Description of the task >>
Transcribe precisely those lines of the listing that fall between the line containing "solids %2d valid" and the last line, inclusive of both.

· · · ·

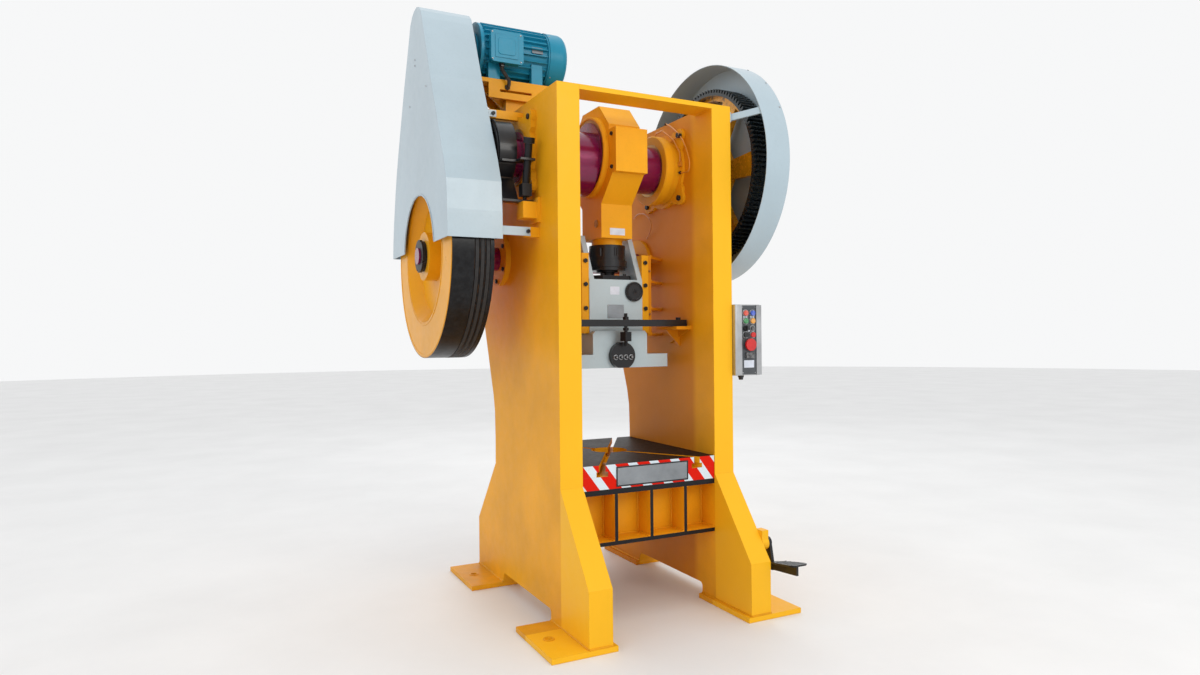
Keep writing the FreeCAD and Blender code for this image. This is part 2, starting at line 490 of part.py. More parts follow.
# three V-belts
def belt(gx):
    r1, r2 = FLY_R, PUL_R
    d = V(0, MOT_Y - BS_Y, MOT_Z - BS_Z)
    L = d.Length
    d.normalize()
    n = V(0, -d.z, d.y)
    kk = (r1 - r2) / L
    c = sqrt(1 - kk * kk)
    def loop(off, xa, xb):
        a, b = V(xa, BS_Y, BS_Z), V(xa, MOT_Y, MOT_Z)
        q = []
        for sgn, r, o in ((1, r1 + off, a), (1, r2 + off, b), (-1, r2 + off, b), (-1, r1 + off, a)):
            q.append(o + d * (r * kk) + n * (sgn * r * c))
        f = Part.Face(Part.makePolygon(q + [q[0]])).extrude(V(xb - xa, 0, 0))
        return cx(xa, xb, BS_Y, BS_Z, r1 + off).fuse([cx(xa, xb, MOT_Y, MOT_Z, r2 + off), f]).removeSplitter()
    return loop(0.5, gx - 8, gx + 8).cut(loop(-10.5, gx - 9, gx + 9)).removeSplitter()
parts["v_belts"] = Part.makeCompound([belt(gx) for gx in GROOVES])

# ------------------------------------------------------------ connecting rod
R_BORE = 184.0
hw = 86.0
cp = [(335, 2424), (520, 2424), (623, 2313), (661, 2240), (661, 2074), (536, 1942), (536, 1775), (319, 1775), (319, 1942), (194, 2074), (232, 2110), (232, 2313)]
cr = poly_x(cp, -hw, hw)
cr = cr.fuse([cx(-110, -hw, AX_Y, PINC_Z, 200), cx(hw, 110, AX_Y, PINC_Z, 200), cz(1745, 1775.01, 0, AX_Y, 78)])
cr = cr.cut(cx(-115, 115, AX_Y, PINC_Z, R_BORE)).cut(cz(1740, 1960, 0, AX_Y, 55)).cut(box(-hw - 1, hw + 1, 150, 231.9, 2000, 2320).cut(box(-hw - 2, hw + 2, 150, 240, 1900, 2073)))
parts["connecting_rod"] = max(cr.removeSplitter().Solids, key=lambda q: q.Volume)
cap = box(-hw, hw, 160, 231.9, 2073, 2285)
parts["con_rod_cap"] = cap
parts["con_rod_bush"] = cx(-110, 110, AX_Y, PINC_Z, R_BORE).cut(cx(-115, 115, AX_Y, PINC_Z, PIN_R + RUN))
scr = cz(1612, 1940, 0, AX_Y, 55).fuse([cz(1490, 1612.01, 0, AX_Y, 36), Part.makeSphere(44, V(0, AX_Y, 1470))])
parts["adjusting_screw"] = scr.removeSplitter()
ln = cz(1620, 1745, 0, AX_Y, 92).fuse(cz(1636, 1668, 0, AX_Y, 100)).cut(cz(1600, 1760, 0, AX_Y, 55))
for j in range(8):
    a0 = 2 * pi * j / 8
    ln = ln.cut(cz(1690, 1730, 96 * cos(a0), AX_Y + 96 * sin(a0), 9))
parts["screw_lock_nut"] = ln.removeSplitter()

# ------------------------------------------------------------ ram
ram = box(-RAM_HW, RAM_HW, RAM_Y0, RAM_Y1, 1300, 1571)
low = poly_y([(-151, 1200), (151, 1200), (151, 1300), (138, 1316), (-138, 1316), (-151, 1300)], RAM_F0, RAM_F1)
flg = box(-269, 269, RAM_F0, RAM_F1, 1134, 1200)
cheek = poly_x([(332, 1570), (437, 1795), (523, 1795), (523, 1570)], 121, RAM_HW)
ram = ram.fuse([low, flg, cheek, mirror_x(cheek)]).removeSplitter()
ram = ram.cut(stadium_z(0, AX_Y - ECC, AX_Y, 49, 1410, 1580))
ram = ram.cut(cz(1130, 1210, 0, AX_Y, 25)).cut(cz(1200, 1296, 0, AX_Y, 12)).cut(cy(280, 322, 0, 1194, 66))
parts["ram"] = ram.removeSplitter()
ret = cz(1571, 1592, 0, AX_Y, 118).cut(box(-200, 200, 200, 600, 1500, 1600).cut(box(-120.6, 120.6, 334, 521, 1490, 1610)))
ret = ret.cut(stadium_z(0, AX_Y - ECC, AX_Y, 58, 1560, 1600))
parts["ball_retainer"] = ret.removeSplitter()
rb = []
for ang in (52, 128, 180, 232, 308, 0):
    a0 = radians(ang)
    py = AX_Y + 88 * sin(a0)
    px = 100 * cos(a0)
    rb.append(cz(1592, 1602, px, min(max(py, 345), 512), 8.5))
dome = cy(262, 322, 0, 1194, 66).cut(box(-80, 80, 200, 360, 1100, 1134))
parts["shank_clamp"] = dome
parts["ram_bolts"] = Part.makeCompound(rb + [hexp(V(x_, 262, 1186), V(0, -1, 0), 17, 10) for x_ in (-42, -14, 14, 42)])
parts["ram_round_cap"] = cy(320, 332, 98, 1512, 49)

# ------------------------------------------------------------ gibs
gb = box(RAM_HW + 0.08, 188, 336, 519, 1304, 1698)
parts["gibs"] = Part.makeCompound([gb, mirror_x(gb)])
br = box(188, 212, 350, 505, 1290, 1698)
ribs = [poly_z([(212, 350), (XI, 470), (XI, 625), (212, 505)], z_, z_ + 13) for z_ in (1290, 1422, 1560, 1685)]
br = fuse(br, *ribs).cut(cx(XI - 19, XI + 1, BS_Y, BS_Z, 136.5)).removeSplitter()
right_col.append(br)
left_col.append(mirror_x(br))
frame_bolts += [hexp(V(s * 168, 336, z_), V(0, -1, 0), 19, 10) for s in (-1, 1) for z_ in (1660, 1545, 1428)]
parts["frame_bolts"] = Part.makeCompound(frame_bolts)

# ------------------------------------------------------------ knock-out bar
parts["knockout_bar"] = box(-342, 342, 221, 250, 1336, 1369).cut(cz(1330, 1380, 0, 235.5, 9))
kb = []
for s in (-1, 1):
    p = box(262, XI, 190, 386, 1320, 1336).fuse([poly_x([(200, 1320), (380, 1320), (380, 1250)], XI - 12, XI), poly_y([(270, 1320), (XI, 1320), (XI, 1236)], 300, 312)])
    p = p.removeSplitter()
    kb.append(mirror_x(p) if s < 0 else p)
left_col.append(kb[0])
right_col.append(kb[1])
parts["knockout_stop_screw"] = Part.makeCompound([cz(1240, 1400, 0, 235.5, 8.5), hexp(V(0, 235.5, 1369), Z, 28, 14).cut(cz(1300, 1400, 0, 235.5, 9)), hexp(V(0, 235.5, 1316), Z, 28, 14).cut(cz(1300, 1400, 0, 235.5, 9)),
                                            hexp(V(0, 235.5, 1264), Z, 54, 46).cut(cz(1200, 1400, 0, 235.5, 9)),
                                            hexp(V(300, 235.5, 1369), Z, 24, 12), hexp(V(-300, 235.5, 1369), Z, 24, 12)])

# ------------------------------------------------------------ control box
CB = (461.0, 621.0, -26.0, 110.0, 1094.0, 1436.0)
cb = box(*CB)
cb = cb.makeFillet(8, [e for e in cb.Edges if abs(e.tangentAt(e.FirstParameter).z) > 0.9])
cb = cb.fuse(box(XO, 475, 10, 90, 1140, 1390)).cut(box(499.6, 586.4, -27, -20, 1090, 1440)).removeSplitter()
panel = box(500, 586, -22, -20, 1097, 1433)
BUT = [("push_button_left", 522, 1290, 13), ("push_button_right", 564, 1290, 13)]
STOPB = (543, 1242, 30)
SEL = (522, 1322)
for n_, bx, bz_, r_ in BUT:
    panel = panel.cut(cy(-30, -15, bx, bz_, r_ - 3 + 0.4))
    cb = cb.cut(cy(-21, 0, bx, bz_, r_ - 3 + 0.4))
panel = panel.cut(cy(-30, -15, STOPB[0], STOPB[1], 10.4)).cut(cy(-30, -15, SEL[0], SEL[1], 8.4))
cb = cb.cut(cy(-21, 8, STOPB[0], STOPB[1], 10.4)).cut(cy(-21, 4, SEL[0], SEL[1], 8.4))
parts["control_box"] = cb
parts["control_panel"] = panel
for n_, bx, bz_, r_ in BUT:
    parts[n_] = cy(-34, -26, bx, bz_, r_).fuse(cy(-26.01, -8, bx, bz_, r_ - 3)).removeSplitter()
parts["stop_mushroom"] = cy(-43, -33, STOPB[0], STOPB[1], STOPB[2]).fuse(cy(-33.01, -6, STOPB[0], STOPB[1], 10)).removeSplitter()
parts["mode_selector"] = cy(-34, -22.4, SEL[0], SEL[1], 13).fuse([cy(-23.01, -6, SEL[0], SEL[1], 8), box(SEL[0] - 3, SEL[0] + 3, -44, -34, SEL[1] - 12, SEL[1] + 12)]).removeSplitter()
lamps = [cy(-32, -22, 522, 1396, 13), cy(-32, -22, 564, 1396, 13), cy(-32, -22, 522, 1358, 13), cy(-32, -22, 564, 1358, 13), cy(-30, -22, 564, 1322, 11), box(520, 566, -36, -22, 1176, 1204)]
parts["panel_lamps"] = Part.makeCompound(lamps)

# ------------------------------------------------------------ foot pedal, pull rod, trip lever
PY, PZ = -190.0, 322.0
RX0, RX1 = 500.0, 512.0
ARM = 320.0
boss = cx(XO, 496, PY, PZ, 33).fuse(box(XO, 496, PY - 26, PY + 26, PZ, 384)).removeSplitter()
boss = boss.cut(cx(490, 500, PY, PZ, 16.06)).cut(cx(470, 500, PY, PZ, 16.06))
right_col.append(boss)
ped = fuse(cx(497, 517, PY, PZ, 26), cx(471, 497.01, PY, PZ, 16),
           poly_x([(-216, 340), (-176, 342), (-168, 300), (-203, 203), (-240, 203), (-235, 245)], 499, 513), poly_x([(-210, 203), (-404, 219), (-404, 262), (-236, 236), (-210, 236)], 501, 511),
           poly_x([(PY, PZ + 24), (PY + ARM + 4, PZ + 14), (PY + ARM + 14, PZ), (PY + ARM + 4, PZ - 14), (PY, PZ - 24)], 499, 507))
leaf = [(492, -236), (520, -236), (546, -285), (560, -345), (563, -385), (558, -405), (545, -413), (492, -413), (480, -405), (476, -385), (477, -345), (483, -285)]
tread = poly_x([(-234, 234), (-414, 262), (-414, 270), (-234, 242)], 470, 570).common(poly_z(leaf, 150, 350))
ped = ped.fuse([tread, cx(499, 521, PY + ARM, PZ, 10)]).removeSplitter()
parts["foot_pedal"] = ped
TY, TZ = 260.0, 1900.0
LA_ = TY - (PY + ARM)
rodx = 514.5
pr = [cz(PZ + 22, TZ - 22, rodx, PY + ARM, 7), cx(508.5, 520.5, PY + ARM, PZ, 26), cx(508.5, 520.5, PY + ARM, TZ, 26)]
def eye(y0, y1, z, r):
    return cx(500, 530, y0, z, r).fuse([cx(500, 530, y1, z, r), box(500, 530, y0, y1, z - r, z + r)])


pr = fuse(*pr).cut(eye(PY + ARM - 5, PY + ARM, PZ, 11.6)).cut(eye(PY + ARM, PY + ARM + 9, TZ, 11.8))
parts["pull_rod"] = pr.removeSplitter()
tbk = cx(XO, 496, TY, TZ, 30).cut(cx(470, 500, TY, TZ, 14.06))
right_col.append(tbk)
parts["right_column"] = Part.makeCompound(right_col)
parts["left_column"] = Part.makeCompound(left_col)
ang = atan2((CRANK_Z - 85) - TZ, (AX_Y - 155) - TY)
nl = 120.0
trip = fuse(cx(497, 507, TY, TZ, 24), cx(471, 497.01, TY, TZ, 14),
            poly_x([(TY, TZ + 20), (TY - LA_ - 2, TZ + 13), (TY - LA_ - 14, TZ), (TY - LA_ - 2, TZ - 13), (TY, TZ - 20)], 497, 507),
            bar(V(502, TY, TZ), V(502, TY + nl * cos(ang), TZ + nl * sin(ang)), 26, 10, V(0, -sin(ang), cos(ang))),
            cx(507, 521, TY - LA_, TZ, 10))
parts["trip_lever"] = trip.removeSplitter()

# ------------------------------------------------------------ grease lines
gl = bent([(300, 440, 2319.5), (300, 440, 2352), (300, 372, 2352), (316, 292, 2290), (328, 248, 2215), (328, 248, 2170.4)], 4, 16)
parts["grease_lines"] = Part.makeCompound([gl, box(321, XI - 16.4, 238, 257, 2147, 2170)])

# ------------------------------------------------------------ write
os.makedirs("parts", exist_ok=True)
for name, s in parts.items():
    s = s.copy()
    s.translate(V(0, -AX_Y, 0))
    if s.ShapeType == "Compound" and len(s.Solids) == 1:
        s = s.Solids[0]
    s.exportStep("parts/" + name + ".step")
    bb = s.BoundBox
    print("%-28s solids %2d valid %s vol %9.3f L  x %7.1f %7.1f y %7.1f %7.1f z %7.1f %7.1f" % (
        name, len(s.Solids), s.isValid(), s.Volume / 1e6, bb.XMin, bb.XMax, bb.YMin, bb.YMax, bb.ZMin, bb.ZMax))
print(len(parts), "nodes")
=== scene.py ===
import bpy
import bmesh
from math import pi, sin, cos, radians, sqrt, atan2
from mathutils import Vector, Matrix, noise


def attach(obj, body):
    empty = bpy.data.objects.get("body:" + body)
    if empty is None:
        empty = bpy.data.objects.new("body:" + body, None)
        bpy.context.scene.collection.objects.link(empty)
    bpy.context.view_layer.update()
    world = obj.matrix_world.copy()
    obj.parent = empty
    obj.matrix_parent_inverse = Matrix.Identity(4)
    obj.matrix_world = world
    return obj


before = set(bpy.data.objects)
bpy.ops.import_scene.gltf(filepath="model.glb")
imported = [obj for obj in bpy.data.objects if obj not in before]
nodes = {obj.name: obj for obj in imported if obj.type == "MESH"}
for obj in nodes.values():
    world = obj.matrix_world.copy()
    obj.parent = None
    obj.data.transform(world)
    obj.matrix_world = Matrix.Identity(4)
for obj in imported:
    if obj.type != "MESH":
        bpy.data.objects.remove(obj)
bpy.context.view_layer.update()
scene = bpy.context.scene


def P(x, y, z):
    """CAD millimetres (y from the columns' front face) to row metres."""
    return Vector((x / 1000.0, (y - 427.5) / 1000.0, z / 1000.0))


def lin(r, g, b):
    out = []
    for c in (r, g, b):
        c /= 255.0
        out.append(c / 12.92 if c <= 0.04045 else ((c + 0.055) / 1.055) ** 2.4)
    return (out[0], out[1], out[2], 1.0)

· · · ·

Response >>
    print("%-28s solids %2d valid %s vol %9.3f L  x %7.1f %7.1f y %7.1f %7.1f z %7.1f %7.1f" % (
        name, len(s.Solids), s.isValid(), s.Volume / 1e6, bb.XMin, bb.XMax, bb.YMin, bb.YMax, bb.ZMin, bb.ZMax))
print(len(parts), "nodes")
=== scene.py ===
import bpy
import bmesh
from math import pi, sin, cos, radians, sqrt, atan2
from mathutils import Vector, Matrix, noise


def attach(obj, body):
    empty = bpy.data.objects.get("body:" + body)
    if empty is None:
        empty = bpy.data.objects.new("body:" + body, None)
        bpy.context.scene.collection.objects.link(empty)
    bpy.context.view_layer.update()
    world = obj.matrix_world.copy()
    obj.parent = empty
    obj.matrix_parent_inverse = Matrix.Identity(4)
    obj.matrix_world = world
    return obj


before = set(bpy.data.objects)
bpy.ops.import_scene.gltf(filepath="model.glb")
imported = [obj for obj in bpy.data.objects if obj not in before]
nodes = {obj.name: obj for obj in imported if obj.type == "MESH"}
for obj in nodes.values():
    world = obj.matrix_world.copy()
    obj.parent = None
    obj.data.transform(world)
    obj.matrix_world = Matrix.Identity(4)
for obj in imported:
    if obj.type != "MESH":
        bpy.data.objects.remove(obj)
bpy.context.view_layer.update()
scene = bpy.context.scene


def P(x, y, z):
    """CAD millimetres (y from the columns' front face) to row metres."""
    return Vector((x / 1000.0, (y - 427.5) / 1000.0, z / 1000.0))


def lin(r, g, b):
    out = []
    for c in (r, g, b):
        c /= 255.0
        out.append(c / 12.92 if c <= 0.04045 else ((c + 0.055) / 1.055) ** 2.4)
    return (out[0], out[1], out[2], 1.0)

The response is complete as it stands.